Anlaşmaların onaylanmasına hiç bir biçimde katılmıyor, kendilere özgü gerekçelerle.
Başka konularda olduğu gibi, Katar’la anlaşmalarda da, muhalefet üstüne düşeni yapıyor.
Yapıyor ama, nereye kadar?
Kasım 2015 seçimlerinden sonra oluşan Meclis’te, bugün itibariyle 550 sandalye şöyle dağılıyor:
AKP 317,
CHP 133,
HDP 59,
MHP 36,
Bağımsız 5.
HDP’de bazı milletvekillerinin milletvekilliği düşürülüyor, HDP’de milletvekili sayısı sık sık değişiyor. Ayrıca, şu anda sanıyorum 12 HDP’li milletvekili tutuklu.

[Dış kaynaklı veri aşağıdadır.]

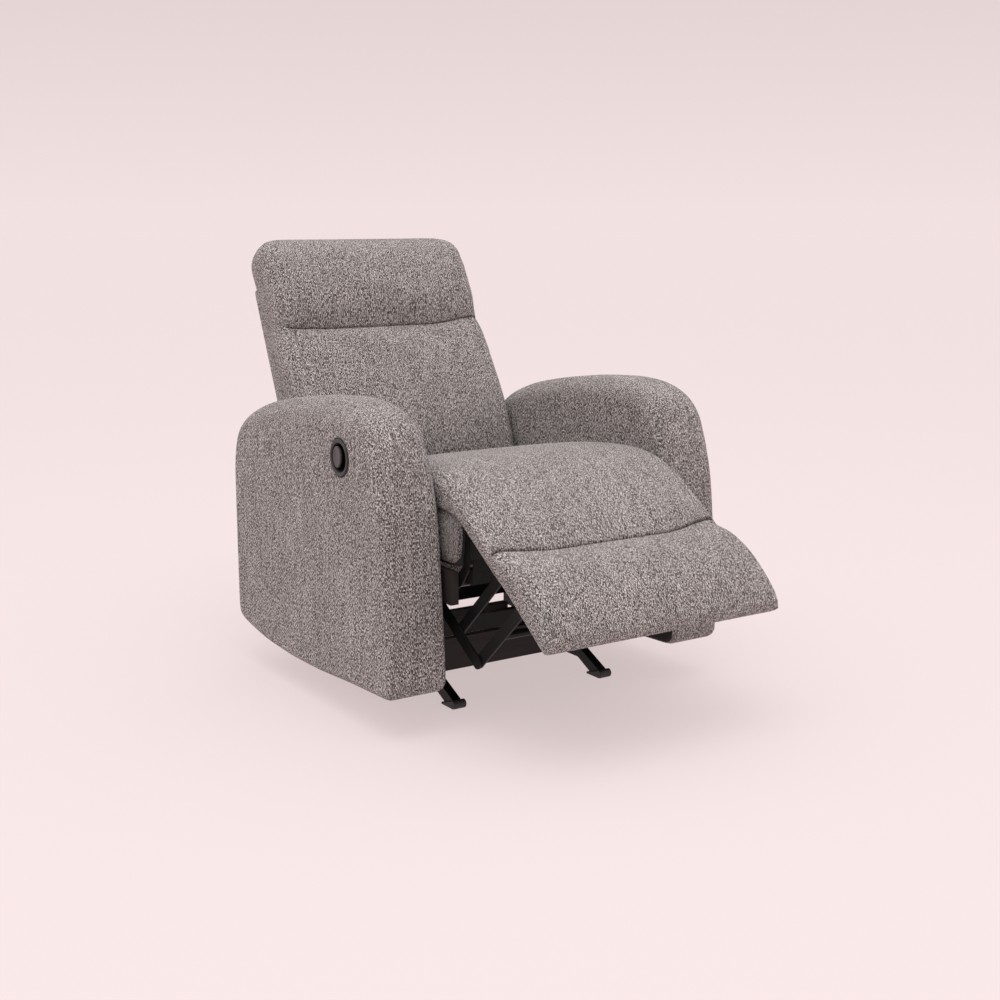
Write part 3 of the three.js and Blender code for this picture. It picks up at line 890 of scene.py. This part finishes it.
TURN_STEPS = 96
FLANGE = 3.2  # height of the latch's rim over the arm's outer face
RIM_RADIUS = 36.6
FOOT_TOP = 1.1  # height of the thin matt foot that the glossier rim stands on


def turned_about_x(name, centre, profile, scale, material):
    """A closed turned form: profile lists its radius in mm and its height out of the arm's outer face."""
    first, *between, last = profile
    verts = [(-first[1], 0, 0), (-last[1], 0, 0)]
    for radius, height in between:
        for i in range(TURN_STEPS):
            a = 2 * math.pi * i / TURN_STEPS
            verts.append((-height, scale[0] * radius * math.cos(a), scale[1] * radius * math.sin(a)))
    tail = 2 + (len(between) - 1) * TURN_STEPS
    faces = []
    for i in range(TURN_STEPS):
        j = (i + 1) % TURN_STEPS
        faces += [(0, 2 + i, 2 + j), (1, tail + j, tail + i)]
        for ring in range(2, tail, TURN_STEPS):
            faces.append((ring + i, ring + j, ring + TURN_STEPS + j, ring + TURN_STEPS + i))
    piece = make_object(name, np.array(verts) * MM + centre, faces, material)
    outward(piece)
    return piece


def latch_bezel():
    """The cup in the arm: a thin dark foot on the fabric, a rolled rim and a matt inside."""
    low, high = box_of("latch_housing")
    centre = np.array([low[0] + FLANGE * MM, *((low + high) / 2)[1:]])
    foot = [(38.4, 0.2), (39, 0.4), (39, 0.8), (38.4, FOOT_TOP), (RIM_RADIUS, FOOT_TOP)]
    rim = [(36.5, 1.9), (36.0, 2.6), (35.0, 3.1), (33.6, FLANGE), (32.0, 3.0), (30.6, 2.4), (29.4, 1.4)]
    cup = [(28.5, 0.0), (28.0, -2.0), (28.0, -21), (27, -24), (24, -25), (0, -25)]
    profile = [(0, -27), (28.6, -27), (30, -25.6), (30, 0.2), *foot, *rim, *cup]
    piece = turned_about_x("latch_bezel", centre, profile, (1, 1), BEZEL)
    piece.data.materials.append(CUP)
    for face in piece.data.polygons:
        out = (centre[0] - face.center.x) / MM
        radius = math.hypot(face.center.y - centre[1], face.center.z - centre[2]) / MM
        face.material_index = int(radius > RIM_RADIUS or out < FOOT_TOP)
    return piece


def latch_pull():
    """The oval pull, with a slightly dished face."""
    low, high = box_of("latch_paddle")
    middle = (low + high) / 2
    half = (high - low) / 2 / MM
    face, back = half[0], -half[0]
    outline = [(0, back), (0.90, back), (0.96, back + 0.4), (1, back + 1.4), (1, face - 1.6),
               (0.975, face - 0.8), (0.93, face - 0.2), (0.87, face), (0.80, face - 0.3),
               (0.66, face - 1.0), (0.45, face - 1.5), (0.2, face - 1.7), (0, face - 1.75)]
    return turned_about_x("latch_pull", middle, outline, half[1:], PADDLE)


bezel, pull = latch_bezel(), latch_pull()
for piece, body, node in ((bezel, "chassis", "latch_housing"), (pull, "latch", "latch_paddle")):
    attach(piece, body)
    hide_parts(node)


# ---- Stage, light and camera ---------------------------------------------------------------------

FLOOR_COLOR = (0.235, 0.210, 0.210)
# The floor's glow is painted light: it lifts the shadow under the chair
FLOOR_PAINTED_GLOW = (0.581, 0.491, 0.491)
HORIZON = (0.890, 0.754, 0.752)  # as bright as the floor's rim
LOW_SKY = (0.775, 0.655, 0.658)
ZENITH = (1.50, 1.46, 1.46)
SKY = [(0.0, HORIZON), (0.14, LOW_SKY), (0.30, HORIZON), (0.75, ZENITH)]  # by the sine of the elevation
SKY_STRENGTH = 2.0
FLOOR_RADII = [0.5, 1, 2, 4, 8, 16, 32, 60]
FLOOR_STEPS = 64
SENSOR_WIDTH = 36


def studio_floor():
    """A wide pale floor with a painted glow of its own that pales the chair's shadow on it, as bright at its
    rim as the sky there.
    """
    angles = [2 * math.pi * i / FLOOR_STEPS for i in range(FLOOR_STEPS)]
    verts = [(0, 0, 0), *((r * math.cos(a), r * math.sin(a), 0) for r in FLOOR_RADII for a in angles)]
    faces = []
    for i in range(1, 1 + FLOOR_STEPS):
        j = i % FLOOR_STEPS + 1
        faces.append((0, i, j))
        for ring in range(0, (len(FLOOR_RADII) - 1) * FLOOR_STEPS, FLOOR_STEPS):
            faces.append((ring + i, ring + FLOOR_STEPS + i, ring + FLOOR_STEPS + j, ring + j))
    n = Nodes("studio floor")
    n.set(Base_Color=(*FLOOR_COLOR, 1), Roughness=0.95, Specular_IOR_Level=0.0)
    # Painted light: the floor glows though it is no lamp, which pales the chair's shadow and lights the
    # chair's underside from below
    n.set(Emission_Color=(*FLOOR_PAINTED_GLOW, 1), Emission_Strength=1.0)
    floor = make_object("studio_floor", verts, faces, n.material)


def area_light(name, position, aim, size, power):
    data = bpy.data.lights.new(name, "AREA")
    data.shape, data.size, data.energy = "DISK", size, power
    light = bpy.data.objects.new(name, data)
    light.location = position
    light.rotation_euler = (Vector(aim) - Vector(position)).to_track_quat("-Z", "Y").to_euler()
    bpy.context.scene.collection.objects.link(light)


def studio_light():
    """A pale sky, brighter overhead, with one large soft light above the chair."""
    world = bpy.data.worlds.new("studio")
    world.use_nodes = True
    tree = world.node_tree
    direction = tree.nodes.new("ShaderNodeTexCoord").outputs["Generated"]
    parts = tree.nodes.new("ShaderNodeSeparateXYZ")
    ramp = tree.nodes.new("ShaderNodeValToRGB")
    tree.links.new(direction, parts.inputs["Vector"])
    tree.links.new(parts.outputs["Z"], ramp.inputs["Fac"])
    elements = ramp.color_ramp.elements
    for position, _ in SKY[1:-1]:
        elements.new(position)
    for stop, (position, color) in zip(elements, SKY):
        stop.position, stop.color = position, (*(c / SKY_STRENGTH for c in color), 1)
    background = tree.nodes["Background"]
    tree.links.new(ramp.outputs["Color"], background.inputs["Color"])
    background.inputs["Strength"].default_value = SKY_STRENGTH
    bpy.context.scene.world = world
    area_light("overhead", (-0.9, -1.1, 4.6), (0, 0, 0.4), 3.6, 80)


def studio_camera():
    a, e = math.radians(VIEW_AZIMUTH), math.radians(VIEW_ELEVATION)
    back = Vector((math.sin(a) * math.cos(e), -math.cos(a) * math.cos(e), math.sin(e)))
    data = bpy.data.cameras.new("camera")
    data.lens, data.sensor_width = LENS, SENSOR_WIDTH
    camera = bpy.data.objects.new("camera", data)
    camera.location = Vector(VIEW_AIM) + back * VIEW_DISTANCE
    camera.rotation_euler = (-back).to_track_quat("-Z", "Y").to_euler()
    bpy.context.scene.collection.objects.link(camera)
    bpy.context.scene.camera = camera


studio_floor()
studio_light()
studio_camera()
bpy.context.scene.view_settings.view_transform = "Standard"
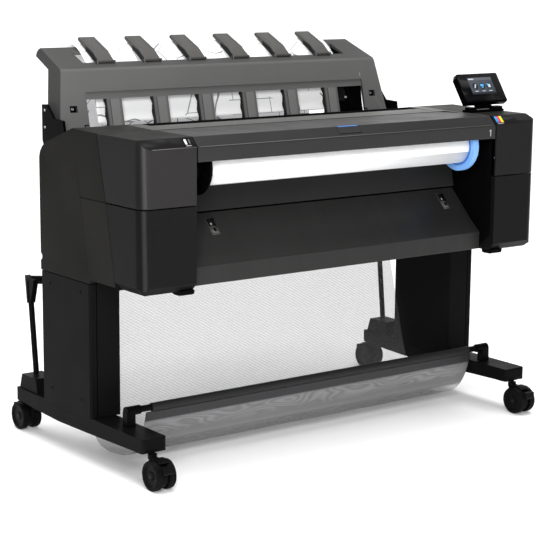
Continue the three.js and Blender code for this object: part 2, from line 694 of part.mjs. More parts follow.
function stackerBracket() {
  const side = [
    [283, 700], [300, 690], [360, 760], [417, 861], [417, 963], [388, 965], [352, 927], [300, 925],
    [283, 845],
  ];
  return prism("x", side, 606, 614);
}

add("stacker_hood", stackerHood(), "hood");
add("stacker_bin", stackerBin(), "panel");
addPair("stacker_bracket", stackerBracket(), "tyre");
fingerPositions.forEach((x, i) => add(`stacker_finger_${i + 1}`, finger(x), "hood"));
add("printed_sheet", prism("x", strip(SHEET_SIDE, 1.2, 40), -457, 457), "paper");

// ---------------------------------------------------------------- touch panel
function displayHousing() {
  const { halfWidth, height, depth } = DISPLAY;
  const side = [
    [-depth / 2, 2], [-depth / 2 + 3, 0], [depth / 2, 0], [depth / 2, height],
    [-depth / 2 + 2, height], [-depth / 2, height - 2],
  ];
  const front = [
    [-halfWidth, 2], [-halfWidth + 2, 0], [halfWidth - 2, 0], [halfWidth, 2], [halfWidth, height - 2],
    [halfWidth - 2, height], [-halfWidth + 10, height], [-halfWidth, height - 14],
  ];
  const plate = common(prism("x", side, -halfWidth, halfWidth), prism("y", front, -depth, depth));
  const knuckle = box(-38, 26, 3, 12, -10.5, 30);
  return join(plate, knuckle);
}

function displayBase() {
  const { x, y } = DISPLAY;
  const plinth = box(x - 72, x + 66, y - 12, y + 24, TOP_Z + GAP, TOP_Z + 7);
  const lug = (left, right) => box(left, right, y - 8, y + 16, TOP_Z + 6, 940);
  return join(plinth, lug(x - 70, x - 42), lug(x + 30, x + 64));
}

const housing = add("display_housing", displayHousing(), "glass", { roughness: 0.2, metalness: 0 });
housing.position.set(DISPLAY.x, DISPLAY.y, DISPLAY.z);
housing.rotation.x = THREE.MathUtils.degToRad(-DISPLAY.tilt);
add("display_base", displayBase(), "tyre");

// ---------------------------------------------------------------- origin
const bounds = new THREE.Box3().setFromObject(assembly, true);
assembly.position.set(0, -(bounds.min.y + bounds.max.y) / 2, -bounds.min.z);

const plotter = new THREE.Group();
plotter.add(assembly);

export default plotter;
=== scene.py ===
"""Looks of the large format plotter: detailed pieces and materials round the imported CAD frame."""

import math
import random

import bmesh
import bpy
from mathutils import Matrix, Vector


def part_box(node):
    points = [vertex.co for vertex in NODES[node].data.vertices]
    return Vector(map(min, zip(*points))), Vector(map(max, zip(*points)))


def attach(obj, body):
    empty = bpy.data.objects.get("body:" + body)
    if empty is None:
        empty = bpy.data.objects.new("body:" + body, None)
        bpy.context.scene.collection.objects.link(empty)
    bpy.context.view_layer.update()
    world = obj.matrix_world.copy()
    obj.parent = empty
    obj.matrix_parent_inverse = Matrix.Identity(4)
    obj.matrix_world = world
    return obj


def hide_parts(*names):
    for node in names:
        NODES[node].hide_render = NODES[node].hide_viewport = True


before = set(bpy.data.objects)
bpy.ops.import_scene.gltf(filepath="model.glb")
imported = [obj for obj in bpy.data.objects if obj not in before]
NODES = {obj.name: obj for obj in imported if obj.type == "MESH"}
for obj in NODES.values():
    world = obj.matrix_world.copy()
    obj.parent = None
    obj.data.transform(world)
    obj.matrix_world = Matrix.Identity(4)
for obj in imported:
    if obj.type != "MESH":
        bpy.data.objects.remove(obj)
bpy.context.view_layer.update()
ROOT = "plotter_frame"

# The layout is in millimetres, x to the right, y to the rear and z up, with its floor at LAYOUT_FLOOR.
# FOOT_FRONT is the front end of the feet in it; both place the layout in the row frame.
LAYOUT_FLOOR = 12
FOOT_FRONT = -231
SHIFT_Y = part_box("foot_right")[0].y * 1000 - FOOT_FRONT


def at(x, y, z):
    """A layout point, in millimetres, as a point of the row frame, in metres."""
    return Vector((x / 1000, (y + SHIFT_Y) / 1000, (z - LAYOUT_FLOOR) / 1000))


# ---- camera
# Solved from the photograph's edges; the place is a layout point.
CAMERA_AT = (-2951.7, -3788.8, 1392.65)
CAMERA_YAW = math.radians(37.0)
CAMERA_PITCH = math.radians(-10.87)
CAMERA_ROLL = math.radians(0.51)
FOCAL_MM = 110.22
SENSOR_MM = 36
CLIP_END = 100


def make_camera():
    """The photograph's camera, from its place, its three turns and its focal length."""
    data = bpy.data.cameras.new("camera")
    data.lens = FOCAL_MM
    data.sensor_width = SENSOR_MM
    data.clip_end = CLIP_END
    camera = bpy.data.objects.new("camera", data)
    forward = Vector((
        math.sin(CAMERA_YAW) * math.cos(CAMERA_PITCH),
        math.cos(CAMERA_YAW) * math.cos(CAMERA_PITCH),
        math.sin(CAMERA_PITCH),
    ))
    level = Vector((math.cos(CAMERA_YAW), -math.sin(CAMERA_YAW), 0))
    upright = level.cross(forward)
    right = level * math.cos(CAMERA_ROLL) + upright * math.sin(CAMERA_ROLL)
    up = upright * math.cos(CAMERA_ROLL) - level * math.sin(CAMERA_ROLL)
    turn = Matrix((right, up, -forward)).transposed()
    camera.matrix_world = Matrix.Translation(at(*CAMERA_AT)) @ turn.to_4x4()
    bpy.context.scene.collection.objects.link(camera)
    bpy.context.scene.camera = camera


make_camera()


# ---- materials
class Nodes:
    """A short way to write a material's node tree."""

    def __init__(self, name):
        self.material = bpy.data.materials.new(name)
        self.material.use_nodes = True
        self.tree = self.material.node_tree
        self.tree.nodes.clear()
        self.output = self.tree.nodes.new("ShaderNodeOutputMaterial")

    def add(self, kind, inputs=None, **settings):
        """A node of a kind, with its settings, and its inputs given as values or as other nodes' outputs."""
        node = self.tree.nodes.new("ShaderNode" + kind)
        for key, value in settings.items():
            setattr(node, key, value)
        for key, value in (inputs or {}).items():
            self.put(node.inputs[key], value)
        return node

    def put(self, socket, value):
        if isinstance(value, bpy.types.NodeSocket):
            self.tree.links.new(value, socket)
        else:
            socket.default_value = value

    def math(self, operation, a, b=0.0):
        return self.add("Math", {0: a, 1: b}, operation=operation).outputs[0]

    def times(self, a, b):
        return self.math("MULTIPLY", a, b)

    def minus(self, a, b):
        return self.math("SUBTRACT", a, b)

    def mix(self, factor, a, b):
        """A colour between two colours."""
        return self.add("Mix", {0: factor, 6: a, 7: b}, data_type="RGBA").outputs[2]

    def axes(self, vector):
        """The three parts of a vector."""
        return self.add("SeparateXYZ", {0: vector}).outputs

    def normal(self):
        return self.add("NewGeometry").outputs["Normal"]

    def rubbed(self, low, high, share):
        """How far a point is on a worn, rubbed edge."""
        edges = self.add("NewGeometry").outputs["Pointiness"]
        return self.times(self.ramp(edges, low, high), share)

    def mapped(self, where, **turn):
        return self.add("Mapping", {"Vector": where, **turn}).outputs[0]

    def place(self, which="Object"):
        return self.add("TexCoord").outputs[which]

    def noise(self, scale, detail=2.0, where=None, rough=0.5):
        inputs = {"Scale": scale, "Detail": detail, "Roughness": rough}
        inputs["Vector"] = where or self.place()
        return self.add("TexNoise", inputs).outputs["Fac"]

    def ramp(self, value, low, high, to_low=0.0, to_high=1.0):
        """A value carried from one range to another, and held at its ends."""
        inputs = {"Value": value, "From Min": low, "From Max": high, "To Min": to_low, "To Max": to_high}
        return self.add("MapRange", inputs).outputs[0]

    def bump(self, height, strength, distance):
        inputs = {"Height": height, "Strength": strength, "Distance": distance}
        return self.add("Bump", inputs).outputs["Normal"]

    def finish(self, shader):
        """Joins a shader to the output and gives the material."""
        self.tree.links.new(shader.outputs[0], self.output.inputs["Surface"])
        return self.material

    def principled(self, inputs):
        """Finishes the material with one principled shader."""
        return self.finish(self.add("BsdfPrincipled", inputs))


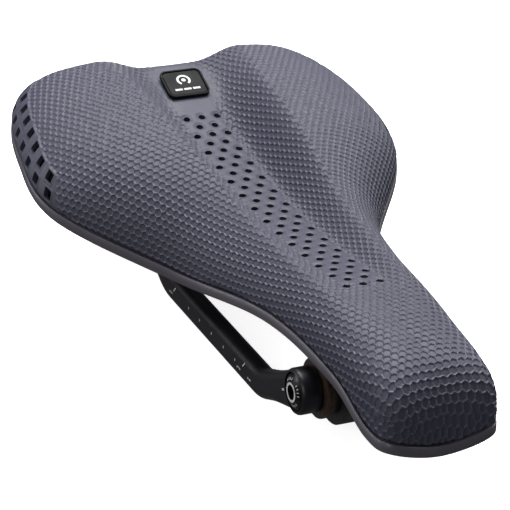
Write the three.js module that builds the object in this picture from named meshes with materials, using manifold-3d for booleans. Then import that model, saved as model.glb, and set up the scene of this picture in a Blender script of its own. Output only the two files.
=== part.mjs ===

MHP artık muhalefet partisi olmaktan çoktan çıkmış, AKP’nin çoktan arka bahçesine dönüşmüş bulunuyor. Genellikle AKP ile gerek oylamalarda, gerekse söylemde ortak davranıyor. MHP’yi muhalefetten düşüyoruz artık.
CHP 133, HDP ise, şu anda herhalde 45 dolayında. Buna bağımsız beş milletvekilini eklersek, toplamda 183 dolayında muhalefet sayısına ulaşabiliyoruz.
Karşı oy yazıları, basın toplantıları, Meclis kürsüsünden eleştiriler... Hepsi iyi, güzel.
Ne var ki, güzel olmayan, hiç yakışmayan bir gerçek var.
Üç gün önce, 7 Haziran çarşamba günü Katar ile yapılan iki anlaşma Meclis’te görüşüldükten sonra oylanıyor.
Oylanan ilk anlaşma Jandarma Eğitim ve Öğretimine ilişkin İşbirliği Protokolü. Oylama sonucu şöyle:
Oylamaya katılan milletvekili sayısı: 277.
Kabul: 242.
Red: 35.
İlk ayıp rakam 35.
Oylanan ikinci anlaşma Türkiye’nin Katar’da üs kurması, oraya asker göndermesi. Oylama sonucu şöyle:
Oylamaya katılan milletvekili sayısı: 272.
Kabul: 240.
Red: 32.
İkinci ayıp rakam 32.
Oylamaya katılan milletvekili sayısına bakıldığında AKP ve MHP’den yaklaşık yüz on dolayında milletvekili eksik. Oylamaya katılmamışlar.
Buna karşılık:
CHP ve HDP’den oylamaya katılmayan yaklaşık yüz elli milletvekili var.
Ayıba karışan, ayıp eden, görevini yapmayan, nutuk atmaya gelince, mangalda kül bırakmayan ve zaman zaman gerçekten önemli noktaları vurgulayan ve fakat iş oylamaya gelince, ortada görünmeyen yüz elli milletvekili.
Katılsalar ne olur sanki, bir şey mi değişir?
“Nasıl olsa, AKP MHP’ye ihtiyaç duymadan, istediği yasayı Meclis’ten geçirebiliyor”.
Bu bir mantık.
Ama, sakat bir mantık.
Sen muhalefet görevini sonuna karar sürdür, sürdür ki, kürsülerde attığın nutukların pratikte değeri olsun. Halkın sana güveni artsın.
35... 32...
Çok ayıp. Hepimize ayıp.
Muhalefeti arıyorum, gözlerim kapalı.